Hernandez had become a source of strength to the other Americans, Havens said, who turned to the experienced legal counsel for emotional support. “Osman Khan talks about [how] Eyvin helped him get through feeling suicidal,” Havens said.

Kamlager-Dove introduced a resolution last week calling for Hernandez’s release and urging the Biden administration to increase efforts to get her constituent home, and she wrote to the administration last year. As a member of the Foreign Affairs Committee, she’s also lobbied Chairman Michael McCaul, R-Texas, and ranking member Gregory Meeks, D-N.Y., to hold hearings.
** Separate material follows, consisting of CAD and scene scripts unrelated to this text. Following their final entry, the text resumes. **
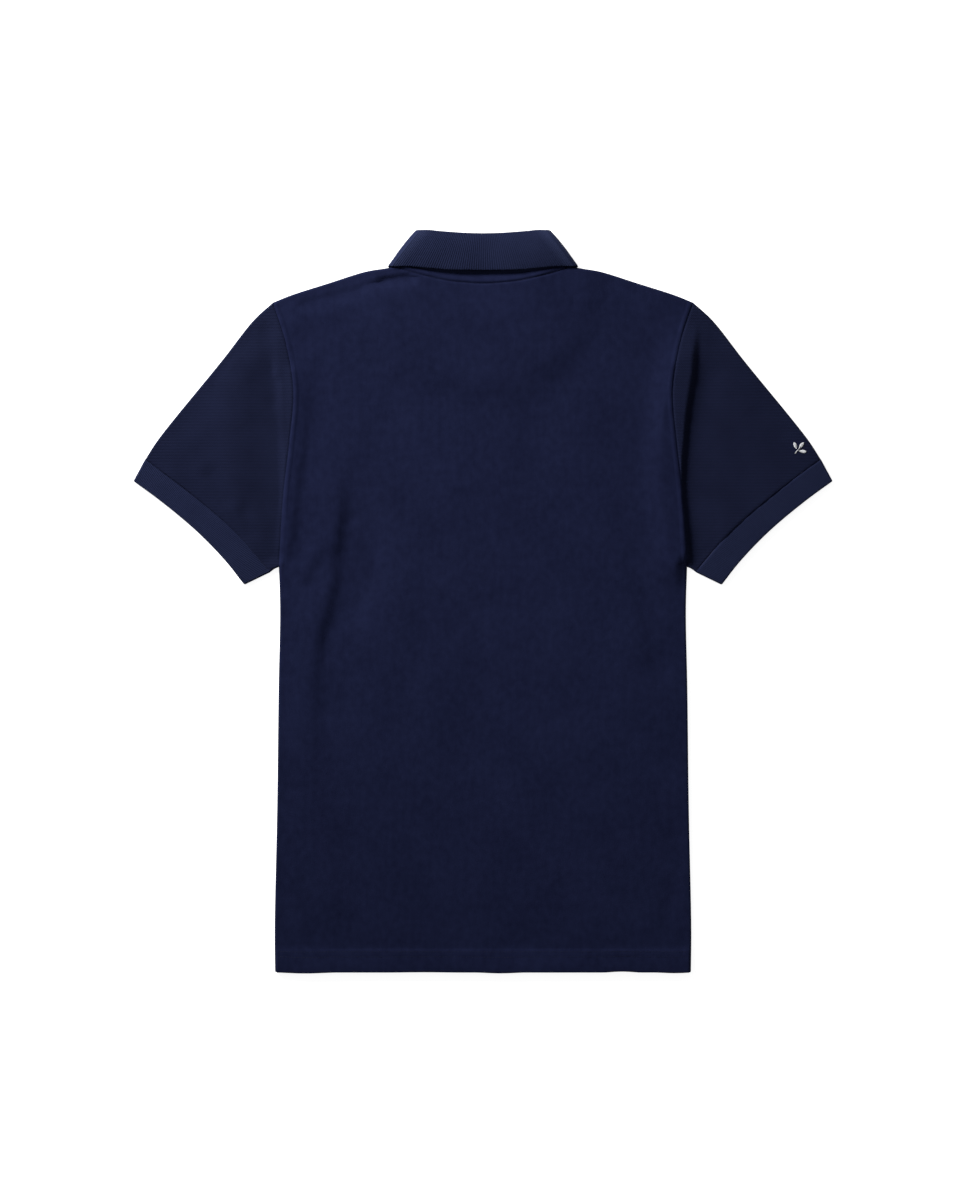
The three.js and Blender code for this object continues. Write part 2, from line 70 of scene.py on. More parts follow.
# Shader sums are written as ordinary Python: a Wire is one socket of a node tree
class Wire:
    def __init__(self, tree, socket):
        self.tree = tree
        self.socket = socket

    def put(self, kind, settings=None, inputs=None, out=0):
        node = self.tree.nodes.new(kind)
        for name, value in (settings or {}).items():
            setattr(node, name, value)
        for name, value in (inputs or {}).items():
            if isinstance(value, Wire):
                self.tree.links.new(value.socket, node.inputs[name])
            else:
                node.inputs[name].default_value = value
        return Wire(self.tree, node.outputs[out])

    def single(self, operation):
        return self.put("ShaderNodeMath", {"operation": operation}, {0: self})

    def pair(self, operation, first, second):
        return self.put("ShaderNodeMath", {"operation": operation}, {0: first, 1: second})

    def __add__(self, other):
        return self.pair("ADD", self, other)

    def __sub__(self, other):
        return self.pair("SUBTRACT", self, other)

    def __rsub__(self, other):
        return self.pair("SUBTRACT", other, self)

    def __mul__(self, other):
        return self.pair("MULTIPLY", self, other)


def mixColour(factor, first, second):
    return factor.put("ShaderNodeMix", {"data_type": "RGBA"}, {0: factor, 6: first, 7: second}, out=2)


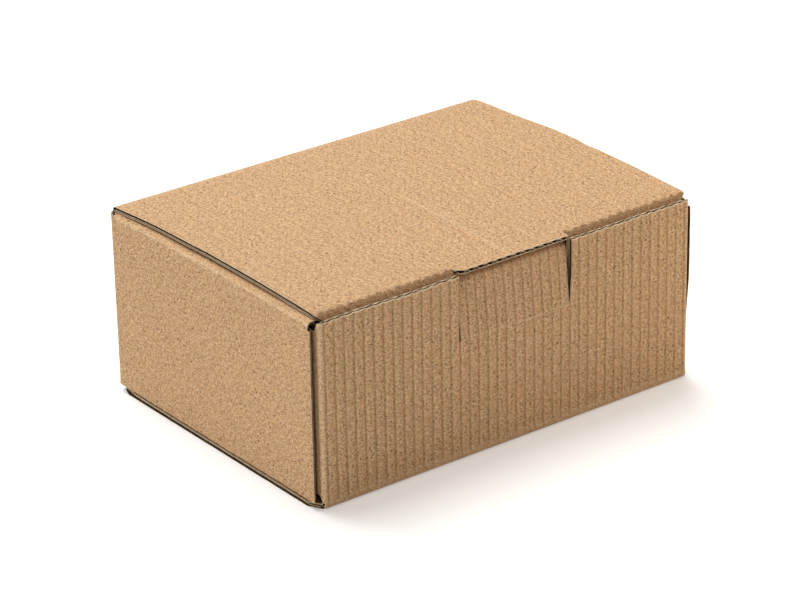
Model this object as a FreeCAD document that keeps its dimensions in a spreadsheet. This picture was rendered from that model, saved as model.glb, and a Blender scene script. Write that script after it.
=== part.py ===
import FreeCAD, Part
import math
import os
import Sketcher

# A closed mailing box die cut from one sheet of single wall corrugated board and folded up.
# Frame: millimetres, +Z up, origin under the middle of the box, front wall towards -Y.
# The sheet runs front wall, base, back wall, lid and tuck flap along the flutes. Two ears are
# folded from the front wall and two side panels from the back wall. Each side panel is rolled
# over its ear and hangs down inside as an inner flap. The lock tab is cut from the front wall
# by two slits and reaches through the slot under the lid's lip.

# Driving sizes, one spreadsheet cell each
SIZES = {
    # the whole box
    "front_width": 256.0,       # over the two ears
    "box_depth": 196.0,         # front face to back face
    "box_height": 113.0,        # floor to the lid's two folds
    # the board
    "board": 3.0,               # thickness
    "liner": 0.5,               # outer paper
    "medium": 0.45,             # wavy paper
    "flute_pitch": 6.4,
    "flute_count": 40,
    "flute_depth": 9.0,         # how far a flute is open behind a cut edge
    "ridge_depth": 0.22,        # washboard on the front
    "ridge_width": 1.3,
    "edge_depth": 1.2,          # how far the hollows show along a side edge
    "layer_gap": 0.3,           # between two layers of board
    # folds, outer radius
    "wall_fold": 4.5,
    "hinge_fold": 5.0,
    "lid_fold": 6.0,
    # front wall and ears
    "front_drop": 2.6,          # front wall's cut edge below the lid's top
    "ear_length": 72.0,
    "ear_foot": 6.0,            # slanted relief at the foot of an ear
    "ear_slant": 3.2,           # slanted relief of an ear's top, before the roll
    "roll_start": 7.0,          # front end of the roll, behind the front face
    # side panels
    "side_setback": 5.0,        # front edge behind the front face
    "side_foot": 1.2,           # gap between the panel's foot and the base
    "roll_relief": 5.0,         # back end of the roll, before the back face
    "flap_start": 16.0,         # inner flap's front edge behind the front face
    "flap_foot": 2.0,           # gap between the inner flap's foot and the base
    # base
    "base_corner": 5.0,
    # lid
    "lid_width": 247.6,
    "lid_offset": 0.6,          # lid's middle right of the box's middle
    "lid_crown": 2.6,           # how far the lid bulges up between its folds
    "lip_setback": 2.0,         # lip's edge behind the front face
    # tuck flap
    "tuck_length": 40.0,
    "tuck_lean": 11.0,          # degrees
    "tuck_width": 236.0,
    "tuck_taper": 8.0,          # chamfer of its lower corners
    "window_foot": 18.0,        # window's foot below the lid's top
    # lock tab
    "tab_width": 76.0,
    "tab_offset": 3.2,          # tab's middle right of the box's middle
    "tab_drop": 41.0,           # crease below the lid's top
    "tab_lean": 5.5,            # degrees
    "tab_rise": 33.2,           # crease to tip fold
    "tab_fold": 4.0,
    "tip_slope": 20.0,          # degrees
    "tip_length": 5.0,
    "slit_gap": 0.4,
    "crease_gap": 0.1,
    "window_gap": 0.5,          # slot and window beside the tab
}

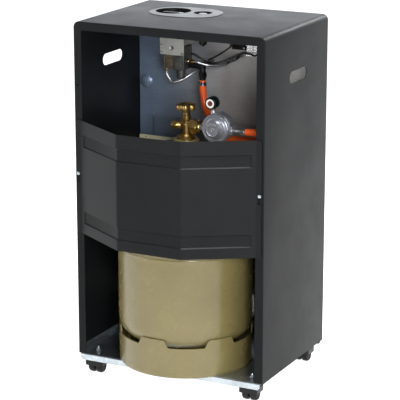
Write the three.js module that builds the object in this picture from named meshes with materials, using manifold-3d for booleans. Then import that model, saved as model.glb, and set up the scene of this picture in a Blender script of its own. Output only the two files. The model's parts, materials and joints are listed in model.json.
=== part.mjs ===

This isn’t the kind of constituency work Kamlager-Dove thought she’d get when she won election last year. “This was not at all what I was expecting as a first-term congressperson,” she said in an interview last week. “You think, ‘this is what you would see on Netflix or Amazon Prime – you know, on TV.”

But then an old coworker from her time on state Sen. Holly Mitchell’s staff called.

“We really, really need help,” Luan Huynh said.

Huynh has known Hernandez since they started at UCLA Law and is part of the ad hoc coalition of friends, coworkers and family trying to raise awareness of his detention. “Movement on these types of situations, and [their] resolution, depends on attention,” she said, pointing to advice given by former detainees.

Kamlager-Dove says she’s had positive conversations with McCaul and Meeks and hopes her resolution can be included in a committee markup. But she also recognizes that she’s a freshman in the minority party, and that outside efforts to increase Hernandez’s profile may be seen as counterproductive by some negotiators. But that won’t stop her from trying.

“I don’t know why you would walk these halls and talk about the history of this Congress and be excited about being in [the Congressional Black Caucus] because of Shirley Chisholm and all of these other icons, and then sit on your ass and not do anything and fight to bring somebody home,” she said. “I mean, if that’s what you’re going to do, then you should just shut the f— up and leave.”

So, Kamlager-Dove says she’ll keep pushing to raise awareness of Hernandez’s plight.